Ey nefis! Sen o koyundan fazla âsî değilsin! Haktan sapmış değilsin! Kaderden sana atılan bir musibet taşına uğradığın zaman, “Muhakkak ki biz, Allah’a âidiz ve muhakkak ki biz, ancak O’na dönücüleriz!” de! Ve hakikî dönülmesi gereken Zât’a dön, îmana gel, kederlenme! Allah de, çoban gibi, seni senden daha çok düşünür.
İki Cihan Saadeti
İman hem nurdur. Hem kuvvettir. Hakikî imanı elde eden adam, kâinata meydan okuyabilir. İmanın kuvvetine göre olayların sıkıntılarından kurtulabilir. “Allah’a tevekkül ettim” der, hayat gemisinde tam bir güvenle hâdiselerin dağlar gibi dalgaları içinde gezer. Bütün ağırlıklarını kudreti sonsuz olan Allah’ın kudret eline emanet eder. Rahatla dünyadan geçer. Berzah / kabirde istirahat eder. Sonra ebedî saadete girmek için Cennete uçabilir.

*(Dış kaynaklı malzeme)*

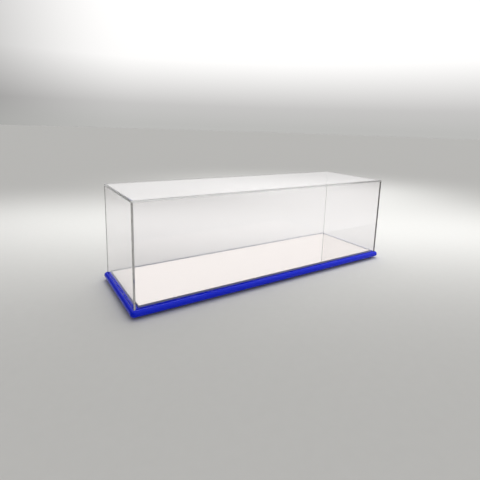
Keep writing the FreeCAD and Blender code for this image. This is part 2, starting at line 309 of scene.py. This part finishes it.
def mirror_face():
    """Cast acrylic mirror sheet: clear and glossy, with the slow wave that bends what it reflects."""
    material, tree, place = new_material("Acrylic mirror face, cast")
    finish = bpy.context.scene.display_case_finishes
    waves = add_node(
        tree,
        "ShaderNodeTexNoise",
        {"Vector": place, "Scale": every(90), "Detail": 1.0, "Roughness": 0.4},
    )
    ripple = add_node(
        tree, "ShaderNodeBump", {"Height": waves.outputs[0], "Strength": 0.12, "Distance": 0.4 * MM}
    )
    face = add_node(
        tree,
        "ShaderNodeBsdfPrincipled",
        {
            "Base Color": finish.acrylic,
            "Roughness": 0.0,
            "IOR": ACRYLIC_IOR,
            "Transmission Weight": 1.0,
            "Normal": ripple.outputs[0],
        },
    )
    output(tree, let_light_through(tree, face.outputs[0], (0.96, 0.96, 0.96, 1.0)))
    return material


def sawn_edge():
    """Sawn edge of the mirror sheet: left matt by the blade, so it scatters what little light reaches it.
    Its blue-grey colour is painted shade and a painted reflection of the blue base around it.
    """
    material, tree, place = new_material("Acrylic mirror edge, sawn")
    finish = bpy.context.scene.display_case_finishes
    marks = add_node(
        tree,
        "ShaderNodeTexNoise",
        {"Vector": place, "Scale": every(1.2), "Detail": 2.0, "Roughness": 0.6},
    )
    scored = add_node(
        tree, "ShaderNodeBump", {"Height": marks.outputs[0], "Strength": 0.3, "Distance": 0.05 * MM}
    )
    # The base colour is painted shade and a painted reflection of the blue base: darker and bluer than the
    # sawn acrylic itself.
    sawn = add_node(
        tree,
        "ShaderNodeBsdfPrincipled",
        {
            "Base Color": finish.sawn,
            "Roughness": 0.45,
            "IOR": ACRYLIC_IOR,
            "Normal": scored.outputs[0],
        },
    )
    output(tree, sawn.outputs[0])
    return material


def mirror_silver():
    """Vacuum-metallised aluminium on the back of the mirror sheet: bright, very slightly warm, with a faint
    haze."""
    material, tree, place = new_material("Aluminium mirror coat, vacuum metallised")
    finish = bpy.context.scene.display_case_finishes
    haze = add_node(
        tree,
        "ShaderNodeTexNoise",
        {"Vector": place, "Scale": every(25), "Detail": 3.0, "Roughness": 0.6},
    )
    blur = add_node(
        tree,
        "ShaderNodeMapRange",
        {"Value": haze.outputs[0], "From Min": 0.3, "From Max": 0.7, "To Min": 0.01, "To Max": 0.03},
    )
    coat = add_node(
        tree,
        "ShaderNodeBsdfPrincipled",
        {"Base Color": finish.silver, "Metallic": 1.0, "Roughness": blur.outputs[0]},
    )
    output(tree, coat.outputs[0])
    return material


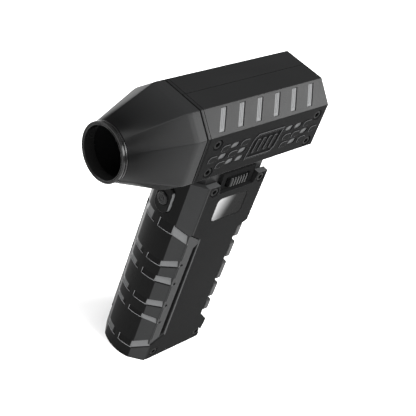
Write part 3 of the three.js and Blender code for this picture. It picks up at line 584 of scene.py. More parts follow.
def onCrease(point):                     # the eight lines from the collar's corners to the round mouth
    share = max(0, (-point.x - nozzle["collar"]) / (nozzle["end"] - nozzle["collar"]))
    for turn in range(4):
        for way in (-1, 1):
            at = turn * math.pi / 2 + way * math.pi * nozzle["flatParts"] / mouthPoints
            side = Matrix.Rotation(turn * math.pi / 2, 2)
            corner = side @ Vector((nozzle["half"], way * nozzle["flat"]))
            rim = Vector((math.cos(at), math.sin(at))) * nozzle["outlet"]
            if (corner.lerp(rim, share) - Vector((point.y, point.z))).length < 0.05:
                return True
    return False


def addNozzle():
    collar, start, end = nozzle["collar"], nozzle["start"], nozzle["end"]
    piece = octagonBar("nozzle_body", nozzle["half"], -collar, -start)
    for longest, shortest, parts in ((30, 20, nozzle["flatParts"]), (15, 10, nozzle["slopeParts"])):
        pickEdges(piece, lambda a, b: abs(a.x - b.x) < 0.01 and shortest < (a - b).length < longest)
        bpy.ops.mesh.subdivide(number_cuts=parts - 1)
    pickFaces(piece, lambda centre, normal: abs(centre.x + collar) < 0.01)
    bpy.ops.mesh.delete(type="ONLY_FACE")
    bpy.ops.mesh.primitive_circle_add(vertices=mouthPoints, radius=nozzle["outlet"] * mm,
                                      location=spot(-end, 0, 0), rotation=(0, math.pi / 2, 0))
    pickEdges(piece, lambda a, b: acrossAt(-collar)(a, b) or acrossAt(-end)(a, b))
    bpy.ops.mesh.bridge_edge_loops()
    pickEdges(piece, lambda a, b: abs(a.x - b.x) > 1 and onCrease(a) and onCrease(b))
    bevelPicked(nozzle["crease"], 2)
    pickEdges(piece, acrossAt(-collar))
    bevelPicked(nozzle["fold"], 6)
    pickEdges(piece, lambda a, b: abs(a.x - b.x) > 9)
    bpy.ops.mesh.subdivide(number_cuts=nozzle["rows"])
    pickEdges(piece, acrossAt(-end))
    bpy.ops.mesh.edge_face_add()
    cleanMesh(piece)
    fuse(piece, [octagonBar("nozzle_spigot", nozzle["spigot"], nozzle["spigotStart"], nozzle["spigotEnd"])])
    deselectAll()
    depth = end + nozzle["spigotEnd"] + 2
    bpy.ops.mesh.primitive_cone_add(vertices=96, radius1=nozzle["bore"] * mm, radius2=nozzle["entry"] * mm,
                                    depth=depth * mm, location=spot((nozzle["spigotEnd"] - end) / 2, 0, 0),
                                    rotation=(0, math.pi / 2, 0))
    carve(piece, [settle(named("nozzle_bore"))])
    # painted shade in the nozzle's finish: darker towards the tip
    dressed(smoothed(piece, 40), "nozzle")
    # painted shade inside the bore: faces turned towards the axis get the dark copy
    dressFaces(piece, "dark", lambda centre, normal: math.hypot(centre.y, centre.z) < nozzle["shadedWithin"]
               and normal.y * centre.y + normal.z * centre.z < 0)
    return standsFor(piece, "body", "nozzle_cone")


addNozzle()

# outlet ring: a polished lip with a shadow line behind it
ring = {"outer": 12.7, "inner": 11.2, "front": -35.9, "back": -33.6, "spigot": 11.9, "spigotLength": 3.2,
        "groove": 0.4, "grooveAt": 1.1, "stepOuter": 0.75, "stepInner": 0.35, "stepDepth": 0.3}


def ringRod(name, radius, start, end):
    return addRod(name, "x", radius, start, end, sides=128)


def addRing():
    outer, inner, front, back = ring["outer"], ring["inner"], ring["front"], ring["back"]
    piece = ringRod("outlet_lip", outer, front, back)
    fuse(piece, [ringRod("spigot", ring["spigot"], back - 0.5, back + ring["spigotLength"])])
    start = front + ring["grooveAt"]
    groove = ringRod("groove", outer + 1, start, start + ring["groove"])
    carve(groove, [ringRod("groove_core", outer - ring["groove"], front, back)])
    carve(piece, [groove])
    step = ringRod("face_step", outer - ring["stepOuter"], front - 1, front + ring["stepDepth"])
    carve(step, [ringRod("face_core", inner + ring["stepInner"], front - 2, back)])
    carve(piece, [step, ringRod("bore", inner, front - 2, back + 5)])
    softEdges(piece, 0.16, 3)
    dressed(smoothed(piece), "gloss")
    return standsFor(piece, "body", "outlet_ring")


addRing()
print("nozzle and outlet ring made")

# head shells
head = {"start": 0.5, "end": 77.4, "wall": 2.2, "edge": 0.32, "seam": 0.15, "line": (1.9, 0.28, 0.3),
        "wireHole": (28, 3.2)}
vents = {"count": 6, "first": 11.9, "pitch": 11.13, "width": 3.4, "slant": 4.7, "low": 0.13, "high": 0.9,
         "depth": 0.4, "gap": 0.12, "grooves": (0.36, 0.64), "grooveWide": 0.18, "grooveDeep": 0.12,
         "grooveLow": 0.16, "grooveHigh": 0.87}
screws = {"headX": (8, 72), "headZ": (6.5, -8), "plateX": (25.2, 55.2), "plateZ": (-28.1, -132.2),
          "radius": 2.25, "length": 1.7, "socket": 1.3, "socketDepth": 1.1, "shank": 1.25, "seat": 2,
          "bore": 2.75, "boreDepth": 2.1, "hole": 1.5, "boss": 3}


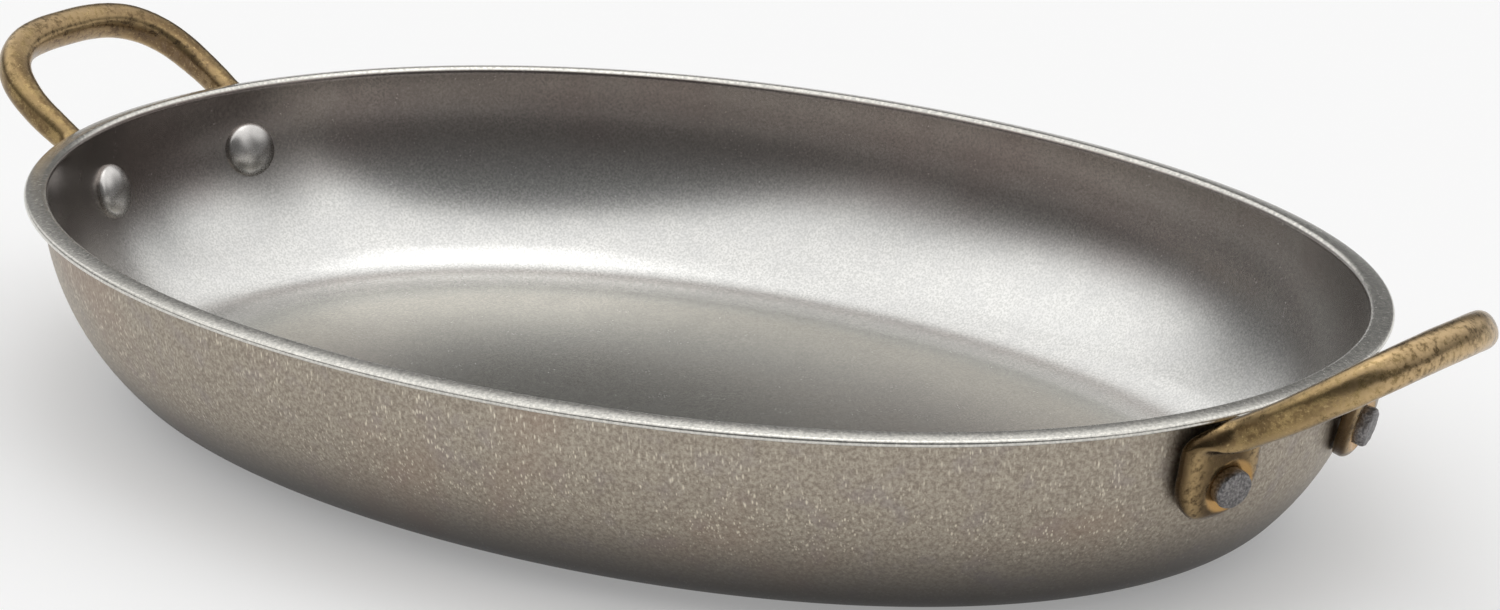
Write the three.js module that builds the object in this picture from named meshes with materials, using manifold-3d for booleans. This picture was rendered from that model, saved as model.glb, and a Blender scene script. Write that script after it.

Yoksa tevekkül etmezse / işlerinde Allah’ı vekil kılmazsa, dünyanın ağırlıkları uçmasına değil, belki esfel-i sâfilîne / aşağıların aşağısına çeker.
Demek ki; iman tevhîdi, tevhîd teslîmi, teslim tevekkülü, tevekkül iki cihan saadetini gerektirir.
Büyük Hatâlar
Büyük hatâ ve cinayetlere verilecek cezalar; ertelenmekle büyük merkezlere bırakılır. Küçük cinayetlerin hak ettikleri cezalar ise, acele edilerek küçük merkezlerde verildiği gibi, önemli bir hikmet ve nedene göre, küfür ehlinin cinayetlerinin büyük kısmı; haşirdeki büyük mahkemeye bırakılır. İman ehlinin hatâlarının cezaları ise, kısmen bu dünyada verilir.
Mümkün Müdür Ki
Hiç mümkün müdür ki:
O Rahmân ve Rahîm olan Yüce Allah’ın
Kendini tanıttırmasına mukabil / karşılık,
İman ile tanımakla
Ve sevdirmesine mukabil, ibadetle sevmek ve sevdirmekle
Ve rahmetine mukabil, şükür ile hürmet etmekle karşılık veren mü’minlere
Bir mükâfât yeri, ebedî bir saadeti / Cenneti vermesin?